Given entries
+ + + + +

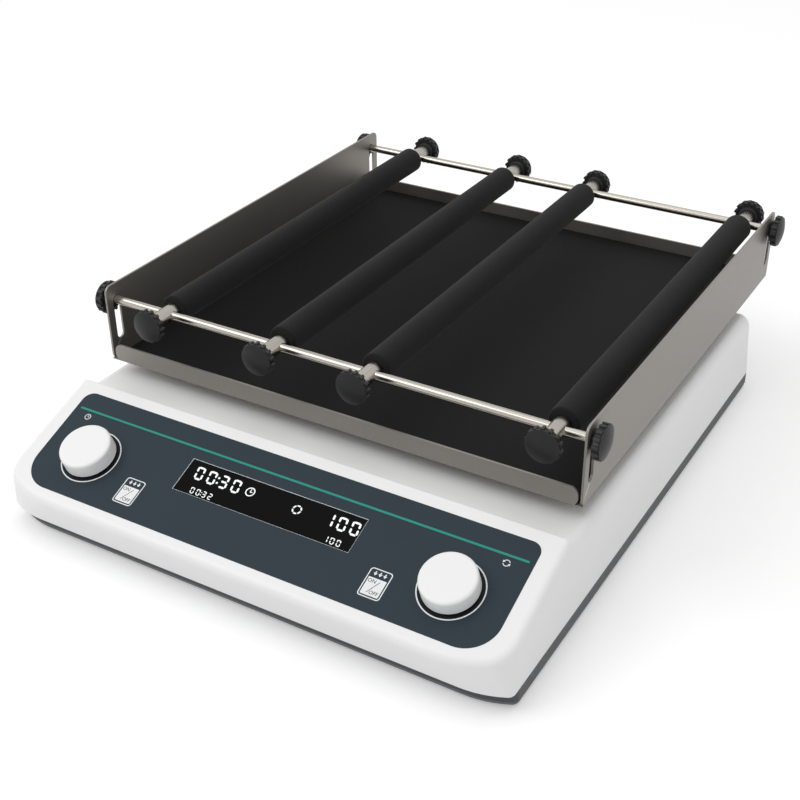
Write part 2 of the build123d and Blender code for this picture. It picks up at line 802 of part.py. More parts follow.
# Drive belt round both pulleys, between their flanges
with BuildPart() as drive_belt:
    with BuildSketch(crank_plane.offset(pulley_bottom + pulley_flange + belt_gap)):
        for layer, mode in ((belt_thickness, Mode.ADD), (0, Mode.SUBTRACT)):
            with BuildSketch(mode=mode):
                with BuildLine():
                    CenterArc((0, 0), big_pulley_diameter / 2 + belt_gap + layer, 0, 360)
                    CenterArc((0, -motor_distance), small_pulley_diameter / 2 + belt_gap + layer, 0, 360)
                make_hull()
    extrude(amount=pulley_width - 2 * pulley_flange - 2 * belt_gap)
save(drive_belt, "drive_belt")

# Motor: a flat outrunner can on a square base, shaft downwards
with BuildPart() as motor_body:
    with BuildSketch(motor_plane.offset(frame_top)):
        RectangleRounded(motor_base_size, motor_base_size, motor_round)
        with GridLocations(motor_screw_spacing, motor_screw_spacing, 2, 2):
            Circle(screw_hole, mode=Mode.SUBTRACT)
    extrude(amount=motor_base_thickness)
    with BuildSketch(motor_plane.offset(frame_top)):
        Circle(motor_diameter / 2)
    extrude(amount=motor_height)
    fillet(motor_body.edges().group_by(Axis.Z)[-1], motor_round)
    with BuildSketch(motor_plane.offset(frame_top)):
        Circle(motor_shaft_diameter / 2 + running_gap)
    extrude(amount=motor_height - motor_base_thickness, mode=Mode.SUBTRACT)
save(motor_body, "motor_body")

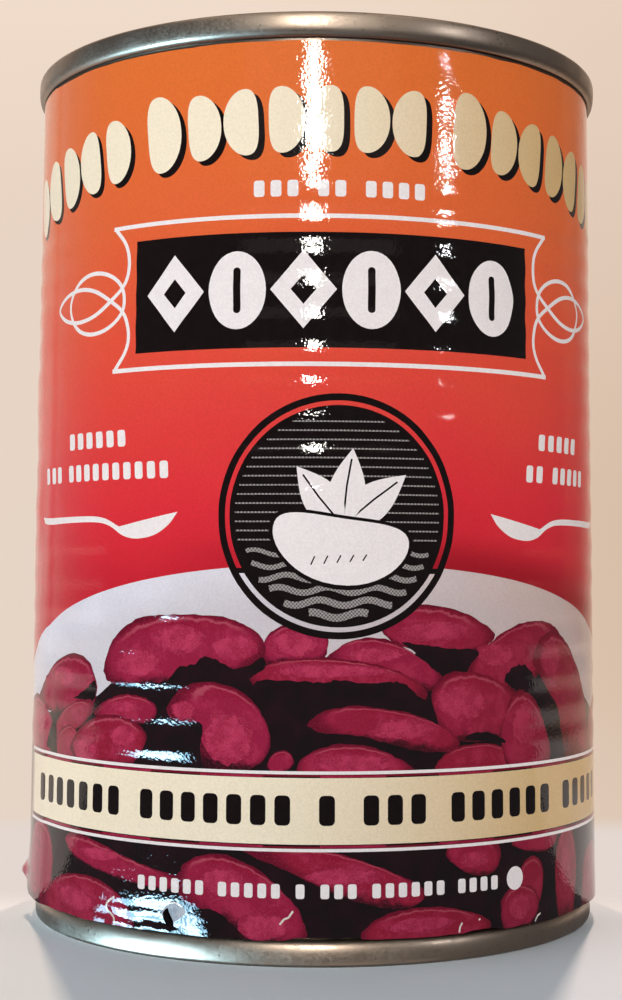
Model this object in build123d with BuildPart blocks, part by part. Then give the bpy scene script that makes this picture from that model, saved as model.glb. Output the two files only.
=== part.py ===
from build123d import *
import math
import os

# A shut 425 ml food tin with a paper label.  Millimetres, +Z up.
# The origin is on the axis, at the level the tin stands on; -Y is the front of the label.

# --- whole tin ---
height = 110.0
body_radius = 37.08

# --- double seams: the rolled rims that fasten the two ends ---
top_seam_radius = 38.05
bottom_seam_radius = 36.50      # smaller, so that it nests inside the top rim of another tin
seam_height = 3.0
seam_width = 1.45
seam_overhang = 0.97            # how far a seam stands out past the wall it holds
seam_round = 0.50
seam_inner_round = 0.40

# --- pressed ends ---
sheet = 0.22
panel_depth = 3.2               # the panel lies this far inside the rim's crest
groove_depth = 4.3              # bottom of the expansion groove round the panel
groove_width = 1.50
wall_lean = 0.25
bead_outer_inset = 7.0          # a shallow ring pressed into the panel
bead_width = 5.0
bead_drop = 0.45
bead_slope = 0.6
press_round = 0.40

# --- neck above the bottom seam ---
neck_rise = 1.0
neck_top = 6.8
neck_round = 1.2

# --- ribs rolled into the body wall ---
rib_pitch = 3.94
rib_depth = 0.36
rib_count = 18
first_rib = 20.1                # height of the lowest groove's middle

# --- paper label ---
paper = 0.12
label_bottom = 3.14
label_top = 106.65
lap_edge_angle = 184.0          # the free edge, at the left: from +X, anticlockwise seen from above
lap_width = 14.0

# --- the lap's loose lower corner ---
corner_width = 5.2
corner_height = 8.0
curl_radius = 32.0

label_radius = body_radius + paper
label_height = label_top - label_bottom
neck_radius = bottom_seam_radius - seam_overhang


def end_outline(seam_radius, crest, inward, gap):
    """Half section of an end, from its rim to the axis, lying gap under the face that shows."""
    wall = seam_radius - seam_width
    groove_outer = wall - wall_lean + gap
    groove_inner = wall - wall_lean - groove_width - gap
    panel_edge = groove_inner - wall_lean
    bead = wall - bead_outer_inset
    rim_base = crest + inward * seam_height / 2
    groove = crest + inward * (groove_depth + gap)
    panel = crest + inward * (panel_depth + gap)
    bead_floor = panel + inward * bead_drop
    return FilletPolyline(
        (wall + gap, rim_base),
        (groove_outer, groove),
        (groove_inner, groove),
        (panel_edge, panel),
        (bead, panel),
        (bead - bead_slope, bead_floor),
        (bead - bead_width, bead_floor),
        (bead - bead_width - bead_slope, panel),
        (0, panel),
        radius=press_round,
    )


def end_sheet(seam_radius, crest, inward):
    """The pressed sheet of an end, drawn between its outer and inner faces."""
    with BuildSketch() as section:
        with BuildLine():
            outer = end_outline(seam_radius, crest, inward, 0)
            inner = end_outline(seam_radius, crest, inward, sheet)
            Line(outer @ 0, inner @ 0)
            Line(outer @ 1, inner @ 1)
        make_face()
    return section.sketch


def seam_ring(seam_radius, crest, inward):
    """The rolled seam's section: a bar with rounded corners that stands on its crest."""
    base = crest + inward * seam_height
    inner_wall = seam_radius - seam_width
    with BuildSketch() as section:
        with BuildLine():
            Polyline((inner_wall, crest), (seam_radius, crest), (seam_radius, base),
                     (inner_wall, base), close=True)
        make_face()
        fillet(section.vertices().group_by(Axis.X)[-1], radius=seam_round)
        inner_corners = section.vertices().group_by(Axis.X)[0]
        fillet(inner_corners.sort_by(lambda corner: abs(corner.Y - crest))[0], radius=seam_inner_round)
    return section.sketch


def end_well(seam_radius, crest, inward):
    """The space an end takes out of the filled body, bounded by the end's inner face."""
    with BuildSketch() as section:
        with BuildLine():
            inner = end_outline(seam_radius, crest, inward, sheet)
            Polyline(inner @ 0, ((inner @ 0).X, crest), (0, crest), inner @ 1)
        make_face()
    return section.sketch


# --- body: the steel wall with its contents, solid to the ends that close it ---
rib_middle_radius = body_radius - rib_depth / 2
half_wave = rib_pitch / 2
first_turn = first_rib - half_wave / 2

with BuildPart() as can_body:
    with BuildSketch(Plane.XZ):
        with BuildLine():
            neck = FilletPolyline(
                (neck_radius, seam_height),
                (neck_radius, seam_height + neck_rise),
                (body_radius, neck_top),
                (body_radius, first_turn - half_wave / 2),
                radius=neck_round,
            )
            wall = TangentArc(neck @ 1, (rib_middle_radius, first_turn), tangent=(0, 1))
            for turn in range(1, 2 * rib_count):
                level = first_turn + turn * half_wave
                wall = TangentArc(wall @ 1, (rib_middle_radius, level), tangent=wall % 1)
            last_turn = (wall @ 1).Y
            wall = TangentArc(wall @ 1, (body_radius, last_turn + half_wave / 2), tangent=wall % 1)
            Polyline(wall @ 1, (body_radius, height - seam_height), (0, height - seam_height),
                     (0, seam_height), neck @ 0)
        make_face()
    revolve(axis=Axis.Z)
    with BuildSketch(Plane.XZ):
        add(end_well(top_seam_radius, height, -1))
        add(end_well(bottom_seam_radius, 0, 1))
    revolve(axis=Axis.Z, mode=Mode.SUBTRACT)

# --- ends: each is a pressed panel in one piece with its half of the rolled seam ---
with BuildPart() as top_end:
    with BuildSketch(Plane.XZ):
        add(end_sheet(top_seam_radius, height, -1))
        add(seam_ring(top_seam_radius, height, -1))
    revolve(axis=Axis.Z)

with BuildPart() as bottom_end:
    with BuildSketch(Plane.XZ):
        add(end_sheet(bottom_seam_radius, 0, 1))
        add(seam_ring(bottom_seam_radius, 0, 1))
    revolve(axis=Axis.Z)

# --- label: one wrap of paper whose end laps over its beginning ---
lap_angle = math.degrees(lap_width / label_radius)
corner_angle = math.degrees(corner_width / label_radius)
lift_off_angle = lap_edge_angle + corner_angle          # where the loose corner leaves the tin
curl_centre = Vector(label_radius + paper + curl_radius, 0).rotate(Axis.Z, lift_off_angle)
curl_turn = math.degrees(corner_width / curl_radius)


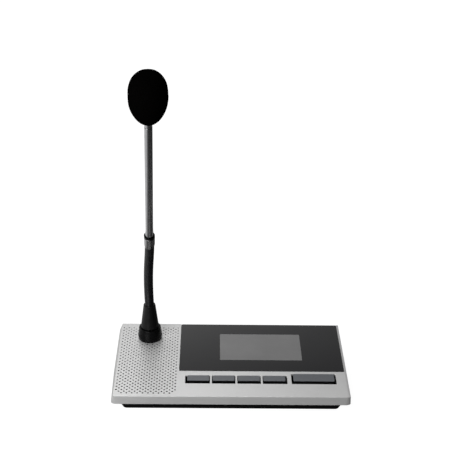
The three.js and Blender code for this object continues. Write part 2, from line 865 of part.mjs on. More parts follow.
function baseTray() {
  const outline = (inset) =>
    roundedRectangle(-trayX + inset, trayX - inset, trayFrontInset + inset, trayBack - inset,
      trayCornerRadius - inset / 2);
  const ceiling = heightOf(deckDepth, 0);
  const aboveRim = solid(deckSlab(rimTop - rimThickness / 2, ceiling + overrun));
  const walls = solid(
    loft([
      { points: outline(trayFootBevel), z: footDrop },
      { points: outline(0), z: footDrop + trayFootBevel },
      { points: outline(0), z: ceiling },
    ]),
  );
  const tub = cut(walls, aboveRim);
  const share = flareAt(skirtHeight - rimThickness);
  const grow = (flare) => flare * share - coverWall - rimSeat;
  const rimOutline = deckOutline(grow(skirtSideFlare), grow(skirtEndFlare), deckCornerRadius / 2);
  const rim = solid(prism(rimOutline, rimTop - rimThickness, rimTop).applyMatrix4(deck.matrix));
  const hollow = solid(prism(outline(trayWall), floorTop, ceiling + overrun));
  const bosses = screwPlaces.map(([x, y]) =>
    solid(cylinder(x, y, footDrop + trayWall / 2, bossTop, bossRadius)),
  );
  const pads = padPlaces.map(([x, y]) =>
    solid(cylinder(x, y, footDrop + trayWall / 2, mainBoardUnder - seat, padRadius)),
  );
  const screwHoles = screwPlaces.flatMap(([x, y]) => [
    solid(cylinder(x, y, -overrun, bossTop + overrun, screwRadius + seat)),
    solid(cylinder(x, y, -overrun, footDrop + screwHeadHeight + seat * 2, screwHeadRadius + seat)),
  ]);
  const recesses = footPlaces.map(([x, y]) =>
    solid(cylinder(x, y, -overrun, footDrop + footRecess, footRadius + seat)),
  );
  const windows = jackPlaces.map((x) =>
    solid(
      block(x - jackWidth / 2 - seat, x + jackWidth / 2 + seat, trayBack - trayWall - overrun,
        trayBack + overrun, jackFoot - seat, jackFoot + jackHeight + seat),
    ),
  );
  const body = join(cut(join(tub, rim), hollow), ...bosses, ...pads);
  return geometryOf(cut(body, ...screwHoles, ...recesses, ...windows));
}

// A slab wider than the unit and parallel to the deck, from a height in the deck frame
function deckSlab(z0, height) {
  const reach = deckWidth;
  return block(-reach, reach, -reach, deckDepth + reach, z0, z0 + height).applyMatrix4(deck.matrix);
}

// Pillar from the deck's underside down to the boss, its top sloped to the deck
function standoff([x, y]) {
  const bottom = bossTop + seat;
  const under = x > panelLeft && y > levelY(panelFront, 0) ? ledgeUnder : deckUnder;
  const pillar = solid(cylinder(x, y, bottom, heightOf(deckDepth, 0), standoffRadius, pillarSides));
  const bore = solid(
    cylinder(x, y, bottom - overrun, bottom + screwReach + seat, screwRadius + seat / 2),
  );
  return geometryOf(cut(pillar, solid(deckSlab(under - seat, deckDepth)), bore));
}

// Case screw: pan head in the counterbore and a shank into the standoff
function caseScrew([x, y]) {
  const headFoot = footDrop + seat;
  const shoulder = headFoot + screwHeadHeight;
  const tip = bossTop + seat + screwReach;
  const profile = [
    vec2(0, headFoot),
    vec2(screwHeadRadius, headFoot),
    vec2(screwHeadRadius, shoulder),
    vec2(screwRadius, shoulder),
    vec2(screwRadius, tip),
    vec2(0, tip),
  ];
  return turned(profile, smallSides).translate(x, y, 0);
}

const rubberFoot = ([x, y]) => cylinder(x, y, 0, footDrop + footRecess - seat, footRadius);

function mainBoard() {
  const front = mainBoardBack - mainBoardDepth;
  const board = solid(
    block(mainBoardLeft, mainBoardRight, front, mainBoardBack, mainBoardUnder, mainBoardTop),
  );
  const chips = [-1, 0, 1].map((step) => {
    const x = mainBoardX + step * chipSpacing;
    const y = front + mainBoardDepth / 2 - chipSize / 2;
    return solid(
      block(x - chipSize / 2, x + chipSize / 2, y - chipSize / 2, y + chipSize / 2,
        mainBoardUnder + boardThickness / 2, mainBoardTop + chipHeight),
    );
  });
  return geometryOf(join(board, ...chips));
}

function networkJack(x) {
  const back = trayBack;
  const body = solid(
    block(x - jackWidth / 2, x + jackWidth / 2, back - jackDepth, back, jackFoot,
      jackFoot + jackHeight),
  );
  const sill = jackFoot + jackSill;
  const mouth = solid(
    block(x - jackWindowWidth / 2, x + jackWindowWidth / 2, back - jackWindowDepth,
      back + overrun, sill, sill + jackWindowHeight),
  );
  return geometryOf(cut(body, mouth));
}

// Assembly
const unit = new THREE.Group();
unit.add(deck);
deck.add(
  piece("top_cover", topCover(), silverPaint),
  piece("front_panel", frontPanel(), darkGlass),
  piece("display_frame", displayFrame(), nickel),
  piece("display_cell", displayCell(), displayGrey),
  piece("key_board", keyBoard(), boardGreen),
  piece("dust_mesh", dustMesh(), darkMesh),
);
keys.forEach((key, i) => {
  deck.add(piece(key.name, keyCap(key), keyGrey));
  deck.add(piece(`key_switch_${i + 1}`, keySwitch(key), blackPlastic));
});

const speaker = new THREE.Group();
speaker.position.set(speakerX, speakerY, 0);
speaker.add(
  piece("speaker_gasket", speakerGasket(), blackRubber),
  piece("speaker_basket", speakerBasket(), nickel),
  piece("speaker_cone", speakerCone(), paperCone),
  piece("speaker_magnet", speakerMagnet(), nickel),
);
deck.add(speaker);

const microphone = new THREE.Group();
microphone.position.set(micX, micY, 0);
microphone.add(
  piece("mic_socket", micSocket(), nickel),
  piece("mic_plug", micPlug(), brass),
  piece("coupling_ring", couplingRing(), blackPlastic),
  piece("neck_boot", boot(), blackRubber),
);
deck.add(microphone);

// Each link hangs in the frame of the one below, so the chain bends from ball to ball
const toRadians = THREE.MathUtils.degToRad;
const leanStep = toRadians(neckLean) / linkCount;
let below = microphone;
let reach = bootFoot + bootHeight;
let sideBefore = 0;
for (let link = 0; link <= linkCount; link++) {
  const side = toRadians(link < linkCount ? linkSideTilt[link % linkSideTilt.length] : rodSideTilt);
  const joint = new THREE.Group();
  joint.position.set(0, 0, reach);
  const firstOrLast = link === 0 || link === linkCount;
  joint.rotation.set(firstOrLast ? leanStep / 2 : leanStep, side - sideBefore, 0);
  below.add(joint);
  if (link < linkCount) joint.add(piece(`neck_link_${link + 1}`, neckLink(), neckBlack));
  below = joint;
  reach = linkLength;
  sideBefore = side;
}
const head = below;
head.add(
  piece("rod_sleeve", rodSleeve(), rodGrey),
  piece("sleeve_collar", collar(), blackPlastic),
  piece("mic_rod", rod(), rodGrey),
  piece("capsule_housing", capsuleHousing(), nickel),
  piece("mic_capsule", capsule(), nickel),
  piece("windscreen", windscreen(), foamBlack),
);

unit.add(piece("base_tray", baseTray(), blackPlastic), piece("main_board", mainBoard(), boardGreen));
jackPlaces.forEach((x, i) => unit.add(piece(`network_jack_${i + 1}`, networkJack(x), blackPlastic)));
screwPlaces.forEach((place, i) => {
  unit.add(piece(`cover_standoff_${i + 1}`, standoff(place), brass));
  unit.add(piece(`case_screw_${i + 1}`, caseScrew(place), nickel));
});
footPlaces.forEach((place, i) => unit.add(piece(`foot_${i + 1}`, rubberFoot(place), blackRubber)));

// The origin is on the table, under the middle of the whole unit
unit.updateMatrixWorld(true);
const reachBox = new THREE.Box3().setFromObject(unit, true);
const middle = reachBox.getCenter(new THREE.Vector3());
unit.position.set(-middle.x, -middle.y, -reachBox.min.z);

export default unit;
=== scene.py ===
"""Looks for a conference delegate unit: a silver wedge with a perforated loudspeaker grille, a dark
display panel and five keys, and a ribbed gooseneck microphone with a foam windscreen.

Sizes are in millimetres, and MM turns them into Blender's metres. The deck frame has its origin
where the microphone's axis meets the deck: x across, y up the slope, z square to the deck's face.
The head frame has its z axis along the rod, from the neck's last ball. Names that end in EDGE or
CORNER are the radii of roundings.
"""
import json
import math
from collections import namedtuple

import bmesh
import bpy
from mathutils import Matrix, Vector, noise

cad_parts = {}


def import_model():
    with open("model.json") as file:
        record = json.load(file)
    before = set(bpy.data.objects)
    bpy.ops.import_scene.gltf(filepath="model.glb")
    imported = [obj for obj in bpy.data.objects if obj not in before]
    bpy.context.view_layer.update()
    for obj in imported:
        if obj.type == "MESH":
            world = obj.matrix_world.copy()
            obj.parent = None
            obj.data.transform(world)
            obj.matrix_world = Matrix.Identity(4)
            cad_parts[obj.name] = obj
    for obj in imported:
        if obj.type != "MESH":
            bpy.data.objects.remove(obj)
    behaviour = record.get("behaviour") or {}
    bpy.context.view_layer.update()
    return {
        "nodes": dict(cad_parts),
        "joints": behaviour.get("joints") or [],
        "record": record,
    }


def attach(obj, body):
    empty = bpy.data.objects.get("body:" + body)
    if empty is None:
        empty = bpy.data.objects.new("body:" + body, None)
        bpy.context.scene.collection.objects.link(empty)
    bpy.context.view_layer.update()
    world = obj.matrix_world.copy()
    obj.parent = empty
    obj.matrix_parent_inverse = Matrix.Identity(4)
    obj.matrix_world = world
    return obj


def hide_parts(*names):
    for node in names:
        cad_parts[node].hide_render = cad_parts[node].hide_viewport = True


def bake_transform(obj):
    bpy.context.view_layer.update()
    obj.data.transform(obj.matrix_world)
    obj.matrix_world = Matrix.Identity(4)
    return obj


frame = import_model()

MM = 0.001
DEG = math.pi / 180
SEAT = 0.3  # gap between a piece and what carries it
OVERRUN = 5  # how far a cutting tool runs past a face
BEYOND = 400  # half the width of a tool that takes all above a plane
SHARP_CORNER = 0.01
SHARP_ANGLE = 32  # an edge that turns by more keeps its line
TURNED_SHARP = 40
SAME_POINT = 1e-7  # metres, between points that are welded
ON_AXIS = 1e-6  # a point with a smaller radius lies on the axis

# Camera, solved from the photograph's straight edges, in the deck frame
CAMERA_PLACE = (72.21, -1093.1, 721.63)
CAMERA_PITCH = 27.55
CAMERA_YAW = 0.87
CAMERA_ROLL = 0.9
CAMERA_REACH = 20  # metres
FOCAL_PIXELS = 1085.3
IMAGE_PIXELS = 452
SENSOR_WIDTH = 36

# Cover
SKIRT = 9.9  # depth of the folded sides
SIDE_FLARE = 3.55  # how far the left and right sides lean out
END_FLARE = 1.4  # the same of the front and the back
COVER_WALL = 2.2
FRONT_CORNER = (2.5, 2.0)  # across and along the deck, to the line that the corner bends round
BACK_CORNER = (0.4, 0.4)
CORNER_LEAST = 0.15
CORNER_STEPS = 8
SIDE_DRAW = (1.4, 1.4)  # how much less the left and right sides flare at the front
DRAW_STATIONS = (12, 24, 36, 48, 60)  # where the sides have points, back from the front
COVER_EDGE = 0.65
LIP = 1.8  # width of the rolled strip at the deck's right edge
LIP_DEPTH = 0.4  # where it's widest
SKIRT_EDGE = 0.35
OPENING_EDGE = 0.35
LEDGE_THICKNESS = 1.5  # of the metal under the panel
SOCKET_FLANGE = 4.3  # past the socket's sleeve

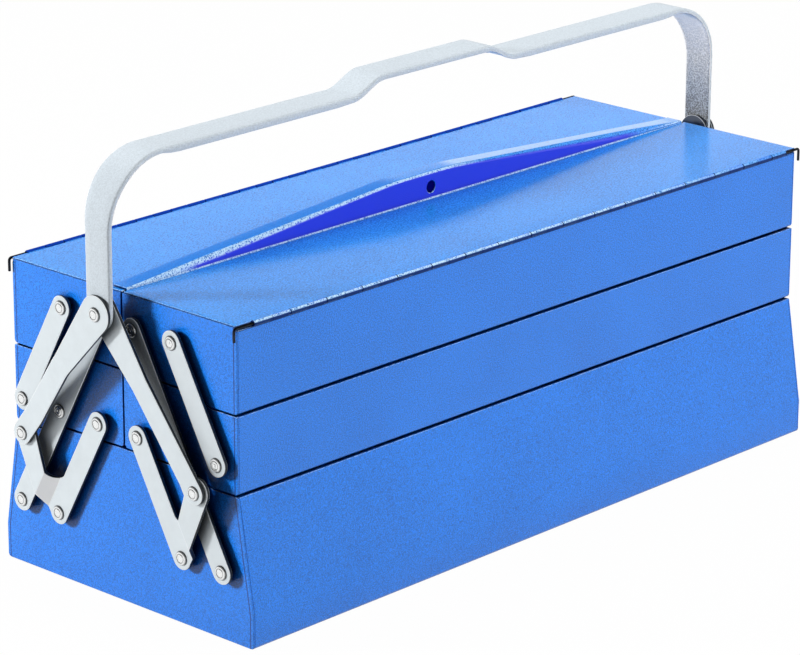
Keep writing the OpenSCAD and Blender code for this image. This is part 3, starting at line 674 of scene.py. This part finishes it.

+ + + + +

Written task
From the line with "the whole unit" through the line with "display panel and", repeat every line exactly, both ends included, and nothing outside that range.

Solution to this task
// The origin is on the table, under the middle of the whole unit
unit.updateMatrixWorld(true);
const reachBox = new THREE.Box3().setFromObject(unit, true);
const middle = reachBox.getCenter(new THREE.Vector3());
unit.position.set(-middle.x, -middle.y, -reachBox.min.z);

export default unit;
=== scene.py ===
"""Looks for a conference delegate unit: a silver wedge with a perforated loudspeaker grille, a dark
display panel and five keys, and a ribbed gooseneck microphone with a foam windscreen.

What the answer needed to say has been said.